Though his brother, Lochlann, is chairman of Allied Irish Banks, Mr Quinn is not shy about commenting on the 30 per cent increase in profit just announced by the Bank of Ireland.
There probably is a case for looking at the taxing of banks in a particular way if they continue to make very strong profits of this kind and if these profits cannot be recycled back into the economy in terms of business, he says. He would like to see the banks taking more risks in Irish venture companies.
"They will protest very vigorously that that is what they are doing and they certainly have improved their position relative to five or six years ago", he comments.
Mr Quinn believes that President McAleese's election reflects a post-Catholic Ireland. He thinks we have become a pluralist society. The President, who is clearly a very committed Catholic, he says, has as much right to be elected as anybody else.
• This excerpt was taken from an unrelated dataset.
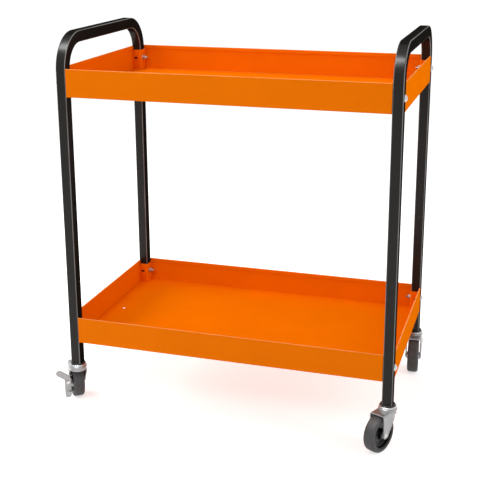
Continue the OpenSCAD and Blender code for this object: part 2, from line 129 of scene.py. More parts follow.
paper = bpy.data.materials.new("studio_paper")
paper.use_nodes = True
shader = paper.node_tree.nodes["Principled BSDF"]
shader.inputs["Base Color"].default_value = (0.8, 0.8, 0.8, 1)
shader.inputs["Roughness"].default_value = 0.9
shader.inputs["Specular IOR Level"].default_value = 0.1
shader.inputs["Emission Color"].default_value = (1, 1, 1, 1)
seen_apart(paper.node_tree, shader.inputs["Emission Strength"], PAPER_LIGHT, PAPER_SEEN)
sheet = bmesh.new()
bmesh.ops.create_grid(sheet, x_segments=1, y_segments=1, size=FLOOR_REACH)
floor_mesh = bpy.data.meshes.new("studio_floor")
sheet.to_mesh(floor_mesh)
sheet.free()
floor_mesh.materials.append(paper)
floor = bpy.data.objects.new("studio_floor", floor_mesh)
bpy.context.scene.collection.objects.link(floor)


# End frames
# Two lengths of 22 x 25 mm steel tube, each bent twice to an upside-down U, drilled for the tray
# bolts and for a third tray, and powder coated black. The bar at the top is the push handle.
tray_low, tray_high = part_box("upper_tray")
MID_X, MID_Y = (tray_low.x + tray_high.x) * 500, (tray_low.y + tray_high.y) * 500
TUBE_X, TUBE_Y, TUBE_WALL, TUBE_CORNER = 22, 25, 1.5, 2.5
LEG_X, LEG_Y, LEG_END, HANDLE_TOP, BEND, BEND_STEPS = 354, 202.5, 96, 839, 79, 20
LOWER_BOLT, SPARE_HOLE, UPPER_BOLT = 178, 471, 736
BOLT_HOLE_R, SPARE_HOLE_R, HOLE_BAND = 3.25, 3.5, 7
# The grey beside the black is a painted highlight along the rounded edges of the tube; the four
# numbers under it set where on the turn of the edge it lies.
FRAME_BLACK, ARRIS_HIGHLIGHT_GREY = (0.0112, 0.0101, 0.0087), (0.25, 0.245, 0.237)
ARRIS_RISE, ARRIS_FULL, ARRIS_FALL, ARRIS_END = 0.2, 0.55, 0.85, 0.98


def draw_out(work, edges, step):
    """Runs sheet on from a row of edges, straight along a step, and returns the new row."""
    made = bmesh.ops.extrude_edge_only(work, edges=edges)["geom"]
    points = {g for g in made if isinstance(g, bmesh.types.BMVert)}
    bmesh.ops.translate(work, vec=step, verts=list(points))
    return [g for g in made if isinstance(g, bmesh.types.BMEdge) and points.issuperset(g.verts)]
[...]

The new leader would not regard himself as a "green nationalist" though he would have been seen as such within his party for years. His Northern roots are very interesting.
His father, Malachi Quinn, who lived in Co Down, was very actively involved in Northern politics. He fought in the War of Independence with two of his brothers, one of whom was a Sinn Fein judge.
After the War of Independence, his father and his uncle, John Quinn, fought on the Republican side in the Civil War. One of them died as a result of wounds, the other lost his leg. His father ended up doing six months in Crumlin Road jail in 1923. He got a notice in the late 1930s that if he didn't get out of Northern Ireland within 24 hours, he would have been interned for the duration of the second World War.
That is how Ruairi Quinn, who spent a lot of his youth with relatives in Northern Ireland, came to live in Dublin.
He admits to having an extraordinary affection for Northerners. There is a fusion of Presbyterian work ethic and Catholic imagination that blends itself quite uniquely with entrepreneurial flair and creativity.
The new Labour leader, who has attended SDLP conferences, in good and bad days, in and out of office, for more than 20 years, would not regard himself as a green nationalist. Quite the contrary.